Numerous citations, town code enforcement visits, court actions decisions and certified letters were sent to the Lyon Road address for well over a year. Each visit and notice was ignored until the Town of Palmyra decided to take a final action.
David (Dave) Morrison, is well-known for ignoring municipal and State DEC (Department of Conservation) warnings in the past. For decades, originally in the Town of Macedon at O’Neil and Canandaigua Roads, Morrison operated a similar operation, and continued his business for over a decade at the Lyon Road property. Morrison has continued to collect literally tons of metals, tractors, scrap vehicles, machines, assorted garbage and fallen trees on the property. He purchased the 3.4 acre site on Lyon Road, that also includes two houses and a main building, in 2007 from former Town of Palmyra Supervisor Dave Lyon.

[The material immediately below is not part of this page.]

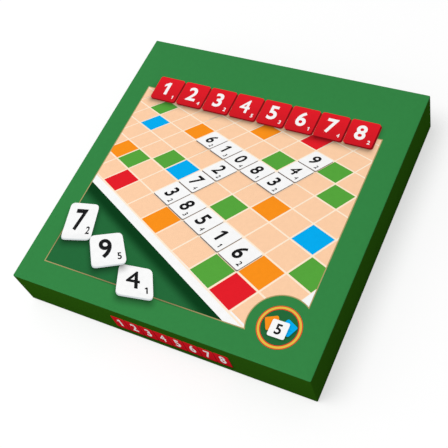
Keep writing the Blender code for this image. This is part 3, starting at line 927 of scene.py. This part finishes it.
def board_look(printed_up):
    """Playing board: dark grained paper on its back and the printed squares on its face."""
    look = Look("board_print_" + ("up" if printed_up else "down"), srgb(24, 84, 50), 0.5)
    back = look.mix(look.clouds(200, detail=4), srgb(20, 78, 46), srgb(30, 92, 56))
    size = BOARD_SIDE / 7.5  # of a square: 15 of them across the open board

    def lines(axis, middle):
        """1 on the lines between squares along one axis, 0 in the squares."""
        place = look.math("DIVIDE", look.math("SUBTRACT", look.axis(axis), middle), size)
        edge = look.math("PINGPONG", look.math("ADD", place, 0.5), 0.5)
        return look.spread(edge, 0.018, 0.032, 1, 0)

    either = look.math("MAXIMUM", lines("X", BOARD_MIDDLE[0]), lines("Y", BOARD_MIDDLE[1]))
    check = look.add("ShaderNodeTexChecker")
    look.feed(check.inputs["Vector"], look.where())
    check.inputs["Scale"].default_value = 1 / size
    face = look.mix(look.math("MULTIPLY", check.outputs["Fac"], 0.35), srgb(252, 206, 168), srgb(238, 178, 120))
    face = look.mix(either, face, srgb(255, 240, 224))
    level = look.axis("Z", look.add("ShaderNodeNewGeometry").outputs["Normal"])
    if not printed_up:
        level = look.math("MULTIPLY", level, -1.0)
    look.colour(look.mix(look.spread(level, 0.5, 0.6), back, face))
    grain = look.cells(700)
    look.bump(grain, 0.00005, 0.5)
    look.rough(look.spread(grain, 0.0, 0.8, 0.42, 0.58))
    return look.material


def rules_look():
    """Rules sheet: thin paper with plain grey bars where the text blocks are, and a green heading bar."""
    look = Look("rules_paper", srgb(240, 238, 232), 0.6)
    turn = look.add("ShaderNodeMapping", vector_type="TEXTURE")
    look.feed(turn.inputs["Vector"], look.where())
    turn.inputs["Location"].default_value = (*BOARD_MIDDLE, 0)
    turn.inputs["Rotation"].default_value = (0, 0, math.radians(8))
    across = look.axis("X", turn.outputs["Vector"])
    along = look.axis("Y", turn.outputs["Vector"])
    bars = look.spread(look.math("PINGPONG", look.math("MULTIPLY", along, 1 / 0.0032), 1.0), 0.45, 0.6)
    columns = look.strip(look.math("ABSOLUTE", across), 0.0235, 0.019)
    block = look.strip(along, -0.012, 0.05)
    heading = look.math("MULTIPLY", look.strip(along, 0.054, 0.006), look.strip(across, 0, 0.042))
    grey = look.math("MULTIPLY", look.math("MULTIPLY", bars, columns), block)
    grey = look.math("MULTIPLY", grey, 0.55)
    paper = look.mix(look.clouds(140, detail=4), srgb(242, 240, 234), srgb(233, 230, 222))
    look.colour(look.mix(heading, look.mix(grey, paper, srgb(90, 92, 96)), srgb(70, 140, 84)))
    look.bump(look.noise(900, 3, 0.6), 0.00003, 0.4)
    return look.material


def dress(names, material):
    """Gives CAD nodes a material."""
    for name in names:
        node = NODES[name]
        node.data.materials.clear()
        node.data.materials.append(material)


# ---------------------------------------------------------------- floor, light and camera
FLOOR = 6.0  # half the floor's side
FLOOR_GLOW = (0.4, 2.0, 0.58, 0.80)  # distances in metres, and the glow at each, as the lamp's light falls off
ROOM_LIGHT = 0.52  # strength of the room's soft light
ROOM_SLANT = (-0.30, -0.16, 0)  # the room is lighter on its left and front sides
KEY_PLACE = (-0.49, -0.50, 2.1)
KEY_SIZE = 1.26
KEY_POWER = 25.3
AZIMUTH, ELEVATION, ROLL = math.radians(44.156), math.radians(56.024), math.radians(-22.576)  # of the camera
LOOKED_AT = (0.007, -0.0229, 0.02)
CAMERA_AWAY = 0.7098
LENS = 67.26


def make_floor():
    """Plain floor, which glows for rays that see it so that it is white, and keeps the box's shadow."""
    bm = bmesh.new()
    bm.faces.new([bm.verts.new((x, y, 0)) for x, y in box_outline(-FLOOR, -FLOOR, FLOOR, FLOOR)])
    look = Look("floor", (0.80, 0.80, 0.80), 0.9)
    look.set(Specular_IOR_Level=0.0, Emission_Color=(1, 1, 1, 1))
    seen = look.seen()
    look.colour(look.mix(seen, (0.5, 0.5, 0.5), (0.45, 0.45, 0.45)))
    away = look.add("ShaderNodeVectorMath", operation="LENGTH")
    look.feed(away.inputs[0], look.where())
    glow = look.spread(away.outputs["Value"], *FLOOR_GLOW)
    look.feed(look.shader.inputs["Emission Strength"], look.math("MULTIPLY", seen, glow))
    floor = to_object(bm, "floor", [look.material])


def make_world():
    """White world, whose soft light is weaker than its looks and comes more from one side."""
    world = bpy.data.worlds.new("studio")
    bpy.context.scene.world = world
    world.use_nodes = True
    room = Nodes(world.node_tree)
    towards = room.add("ShaderNodeVectorMath", operation="DOT_PRODUCT")
    room.feed(towards.inputs[0], room.add("ShaderNodeTexCoord").outputs["Generated"])
    towards.inputs[1].default_value = ROOM_SLANT
    lit = room.math("MULTIPLY", room.math("ADD", towards.outputs["Value"], 1.0), ROOM_LIGHT)
    back = room.tree.nodes["Background"]
    back.inputs["Color"].default_value = (1, 1, 1, 1)
    room.feed(back.inputs["Strength"], room.spread(room.seen(), 0, 1, lit, 1.0))


def make_key_lamp():
    """Soft lamp above the front left, aimed at the box."""
    data = bpy.data.lights.new("key", "AREA")
    data.shape = "DISK"
    data.size = KEY_SIZE
    data.energy = KEY_POWER
    light = link("key", data)
    light.location = KEY_PLACE
    light.rotation_mode = "QUATERNION"
    light.rotation_quaternion = (-Vector(KEY_PLACE)).to_track_quat("-Z", "Y")


def make_camera():
    """Camera fitted to the corners of the lid in the photograph."""
    back = Vector((math.sin(AZIMUTH) * math.cos(ELEVATION), -math.cos(AZIMUTH) * math.cos(ELEVATION),
                   math.sin(ELEVATION)))
    side = Vector((0, 0, 1)).cross(back).normalized()
    up = back.cross(side)
    turned_side = side * math.cos(ROLL) + up * math.sin(ROLL)
    turned_up = back.cross(turned_side)
    data = bpy.data.cameras.new("camera")
    data.sensor_width = 36
    data.lens = LENS
    camera = link("camera", data)
    matrix = Matrix((turned_side, turned_up, back)).transposed().to_4x4()
    matrix.translation = Vector(LOOKED_AT) + back * CAMERA_AWAY
    camera.matrix_world = matrix
    bpy.context.scene.camera = camera


# ---------------------------------------------------------------- pieces
lid_wrap = make_lid_wrap([print_look("lid_print", 0.03, False), print_look("lid_print_side", 0.0, True)])
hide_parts("lid_wrap")
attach(lid_wrap, "lid")

stacks = sorted(name for name in NODES if name.startswith("tile_stack_"))
racks = sorted(name for name in NODES if name.startswith("rack_"))
dress(["lid_board", "tray_board"], greyboard_look())
dress(["tray_wrap", "tray_base_sheet"], paper_look("pale_paper", srgb(226, 226, 222), srgb(219, 218, 212)))
dress(["insert"], formed_look())
dress(racks, moulded_look("rack_plastic", srgb(34, 108, 50), 0.3, 0.42, 1500))
dress(stacks, moulded_look("tile_plastic", srgb(240, 237, 226), 0.26, 0.4, 1800))
dress(["board_panel_1", "board_panel_3"], board_look(True))
dress(["board_panel_2", "board_panel_4"], board_look(False))
dress(["board_hinge_1", "board_hinge_2", "board_hinge_3"], tape_look())
dress(["rules_sheet"], rules_look())
tile_numerals(stacks)

make_floor()
make_world()
make_key_lamp()
make_camera()
bpy.context.scene.view_settings.view_transform = "Standard"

A build up of vehicles and trash and the lack of action by Morrison on the Lyon Road property led to both town and county court criminal actions, culminating with Monday’s (10/17) removal of various materials, including a large tractor trailer deposited on the property.
According to Palmyra Town Supervisor Ken Miller, “Action is driven by complaints.”
Several years ago, the town board and code enforcement decided to require that any neighbor/resident or business complaint about a particular property would require a signed complaint, with the person’s name and address. “We used to send someone out every time a verbal complaint was made, and often, the neighbors denied calling in, saying everything was fine,” said Miller.
There are currently close to $40,000 in fines and penalties levied against Mr. Morrison that remains unpaid. The clean up of the property is also a cost to the Town taxpayers. The fines and costs will be attached to his property taxes, but if unpaid, it lands on the taxpayers’ heads.
There were numerous certified letters sent to Dave Morrison prior to the clean up this week. “He knew it was coming. This was no surprise. Salvage metals could have been salvaged by Mr. Morrison prior to the clean up date,” noted Miller. Police were even called in to oversee the clean up operation.”
The Town of Palmyra finally put out bids to contractors for the clean-up, won by K&D Disposal in Palmyra. K&D owner, Kevin Wright said he considers Morrison a friend, and was torn by accepting the job.
When Morrison had been advised of the junk removal by certified letters, in the days and weekend before the action, he reportedly moved trucks, other vehicles and materials to property at 3049 Bird Road in the Town of Manchester in Ontario County, where he now continues to operate.
On Monday (10/17) morning, Morrison stood firm, refusing the K&D trucks and crews from entering the property. Finally, a Wayne County Deputy was sent to the site and Morrison complied, begrudgingly, as the process commenced.
Large trucks, dumpsters, earth movers and shovels were brought in to begin the task of clearing the property. Wright said his crews would take the rest of the week to finalize the junk removal, while still maintaining his regular work schedule at K&D. The clean-up fees only cover above ground items and do not cover any fluids that may or may not have seeped into the ground.
A defiant Morrison proclaimed the clean-up actions were illegal and claimed that the Town of Palmyra and County Court Judge Richard Healy were prejudice in the case and were “violating” his rights. He described Judge Healy’s decisions in the case as “criminal” and said he would take his case to the federal level.
Morrison, with a box of documents sitting in the front seat of his vehicle, pulled out numerous, underlined papers with scores of objections to the years- long battle.
Morrison, purchased the Palmyra property under commercial use and began the process of taking anything and everything he could that would produce income. The charges began compiling on Morrison as far back as 2010 and have worked up to Monday’s actions.
Morrison said he could not comply with the legal action due to his poor health and prior heart attack this past year, but this has been an ongoing problem for years.
Kevin Wright said most of the metals recovered from the Lyon Road site would be taken to Alpco Recycling in Macedon. He stated that materials that could not be recycled would likely end up as garbage in landfills.
It is estimated that the Town of Palmyra, with the legal fees, fines accumulated and clean-up charges, will be stuck with in excess of $40,000 on the Lyon Road property taxes that Morrison would owe.
It is also believed that Morrison may allow the property to go into default for non-payment of property taxes. The burden would then, according to County Administrator Rick House, potentially fall on all Wayne County taxpayers, making Palmyra whole on the accumulated charges.